5. Throughout the paper, sequence length M is held constant (M = 15). This obviates the need to use a recurrent architecture like the LSTM used. LSTM cannot be efficiently parallelized, thus adding to the computational burden mentioned in point 3 above. Would it be conceivable to replace the LSTMs used by convolutional or fully connected neural networks, while retaining prediction accuracy, or otherwise reduce the computational burden? Furthermore, how does the length M influence the behaviour of the method? With the overall complexity of the presented method, the authors should provide some measure of ablation analysis.

6. This work uses a neural autoregressive flow prior (e.g. line 261). Experience has shown that for variational autoencoders simple priors often suffice to approximate a given distribution. Again, neural autoregressive flow priors add to the complexity of the method, and the authors should provide some measure of ablation analysis to justify its use.

7. As already stated in point 3 above, the way different values of lambda are sampled in this work should come with a high computational burden. This is unsatisfactory, for an otherwise very nice method. Would it be possible to condition both the encoder and decoder networks on lambda, and train at different lambda values, to condense the training to a single set of networks, for an a priori given set of lambdas? This is just a suggestion, which in my opinion would vastly improve the usability of the presented method. I would recommend the authors to try this.

8. It would be nice to have some qualitative examples of prediction results for the word-level natural language task at different rates, to be able to gain a better intuition of the effect of rate and predictivity on the quality of predictions.

**Further comments:**

10. It might be beneficial to align the notation for the approximate probability distributions with the standard in the VAE literature. The encoding distribution (variational posterior) is usually denoted by "q", here it is referred to as "P" (e.g. in line 198). Similarly, the prior is usually denoted by "p", here it is referred to as "q" (e.g. in line 210, or eq. 14).

11. In line 446 - 447, it is stated that "[n]eural encoders and decoders can use the continuous geometric structure of the code space to encode generalizations across different dimensions". While this is true, a rate of 15 nats (line 444) should also be easily feasible using discrete latent variables.

12. In line 274 - 275, it is stated, "optimization terminates once the value on the held-out set does not decrease any more". Please clarify, that the "held-out set" refers to the validation set.
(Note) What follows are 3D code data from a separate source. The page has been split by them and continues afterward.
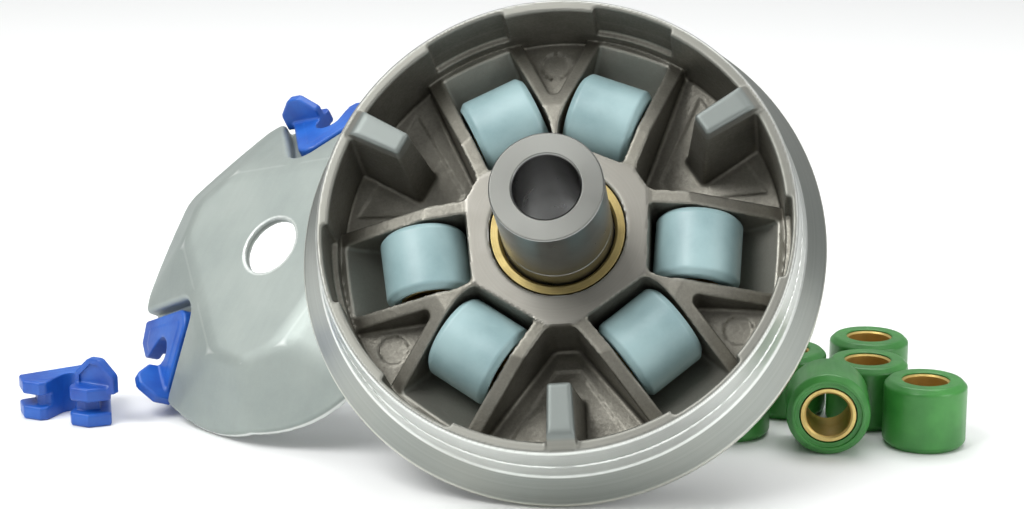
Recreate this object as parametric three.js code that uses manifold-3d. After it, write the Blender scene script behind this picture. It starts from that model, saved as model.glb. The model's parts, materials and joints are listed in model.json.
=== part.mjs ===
// A scooter CVT pulley set laid out on the ground: the open movable pulley half with its
// spacer, bush and six rollers, its ramp plate with two slide guides, one loose guide and
// six spare rollers. Millimetres, +Z up, the origin under the middle of the set.
import * as THREE from 'three';
import { mergeVertices } from 'three/addons/utils/BufferGeometryUtils.js';
import Module from 'manifold-3d';

const wasm = await Module();
wasm.setup();

// ---------------------------------------------------------------- driving dimensions
const GAP = 0.3; // running and seating gap between neighbouring pieces
const FAR = 90; // longer than any cut needs to be
const SECTORS = 3; // the pulley half and the plate repeat every 120 degrees
const SECTOR_ANGLE = 360 / SECTORS;

// Rollers: a nylon shell over a brass sleeve.
const ROLLER_RADIUS = 9.5;
const ROLLER_LENGTH = 15.3;
const ROLLER_CHAMFER = 1.1;
const SHELL_BORE_RADIUS = 6.5;
const SLEEVE_RADIUS = SHELL_BORE_RADIUS - GAP;
const SLEEVE_BORE_RADIUS = 5;
const SLEEVE_RECESS = 0.5; // how far the sleeve's ends sit inside the shell's ends

// Spacer (the steel boss the pulley half slides on) and the bronze bush around it.
const SPACER_RADIUS = 12;
const SPACER_BORE_RADIUS = 7;
const SPACER_TOP = 25.6;
const SPACER_BOTTOM = -24;
const SPACER_CHAMFER = 0.4;
const BUSH_RADIUS = 14.5;
const BUSH_BORE_RADIUS = SPACER_RADIUS + GAP;
const BUSH_TOP = -0.3;
const BUSH_BOTTOM = -24.2;
const BUSH_CHAMFER = 0.5;

// Pulley half, in its own frame: z = 0 is the hub's flat top, +Z leaves the open side.
const HUB_CORNER_RADIUS = 21.6;
const HUB_SHORT_SIDE_ANGLE = 8; // half the angle that a short side of the hub spans
const HUB_BACK_Z = -24.6;
const HUB_BACK_RADIUS = 19;
const LIP_TOP = 6.5;
const LIP_RADIUS = 51.4;
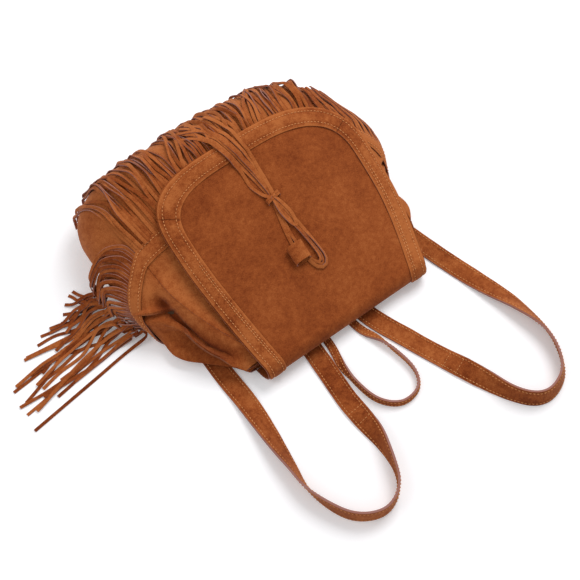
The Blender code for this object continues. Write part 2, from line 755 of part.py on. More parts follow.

Our overall recommendation would be to accept the manuscript for publication after ablation analyis has been presented and the rest of the comments have been address in the text.

*Author Response*

Please see the attachment.

Author Response File: Author Response.pdf

*Reviewer 2 Report*

**Review for "Estimating Predictive Rate-Distortion Curves via Neural Variational Inference"**

***Summary:** When trying to predict the future from observations made in the past, there is a trade-off between the accuracy of prediction and the amount of information about the past that is used (and stored) to predict. This trade-off is referred to as predictive rate-distortion. The authors introduce a novel method to estimate predictive rate-distortion by using neural networks in order to construct a summary code that encodes past observations and that can then be used to predict future observations, called neural predictive rate-distortion. The authors show convincingly that the outlined method surpasses the main prior method for estimating predictive rate-distortion from data which is called optimal causal filtering. They firstly show that unlike the latter, the new method is able to discover generalizations for sequences that were not been seen previously, which is highly important when it comes to data with a large state space such as natural language. Secondly, compared to the exponential memory demand of optimal causal filtering, the proposed method scales linearly with the length of the sequences observed in the past and thus sharply reducing the corresponding computational/storage costs. After formally introducing predictive rate-distortion, optimal causal filtering and neural predictive rate-distortion, the new method is validated for analytically known processes before first estimates for predictive rate-distortion of different natural languages are being presented.

***Recommendation:** The paper is very well written, I have read it with great interest and pleasure (at times almost forgetting that is my job to review it). The relevant literature is adequately cited and discussed. Conclusions and interpretations are well supported by experimental results. While I am not a complete expert in this particular field, I was largely able to follow the formal description and the logic of the method and I have not been able to discover any errors/flaws whatsoever. All code for reproducing the results is available on Github which also deserves credit. I believe that this is an excellent paper that is highly appropriate for publication in *Entropy*. Therefore, I recommend to "accepting the paper in its present form" and would like my few comments below to be viewed as suggestions for improvement before publication. Kudos!

***Major points:** none

***Minor points:**

At times, the abbreviations disturb the reading flow of an already dense paper. Since *Entropy *does not have any length limitations, you could think about removing the abbreviations from the paper in order to improve the readability.

L73: "Causal" instead of "Causel"

L347: use the epsilon symbol instead of "epsilon symbol"

L367: do not abbreviate PCA

Figure 5: use the lambda symbol instead of "lambda"

L453: …"complexity of English sentences at the POS level" instead of "as the POS level"

*Author Response*

Please see the attachment.

Author Response File: Author Response.pdf

**Round 2**

*Reviewer 1 Report*

I find the revised manuscript suitable for publication in Entropy.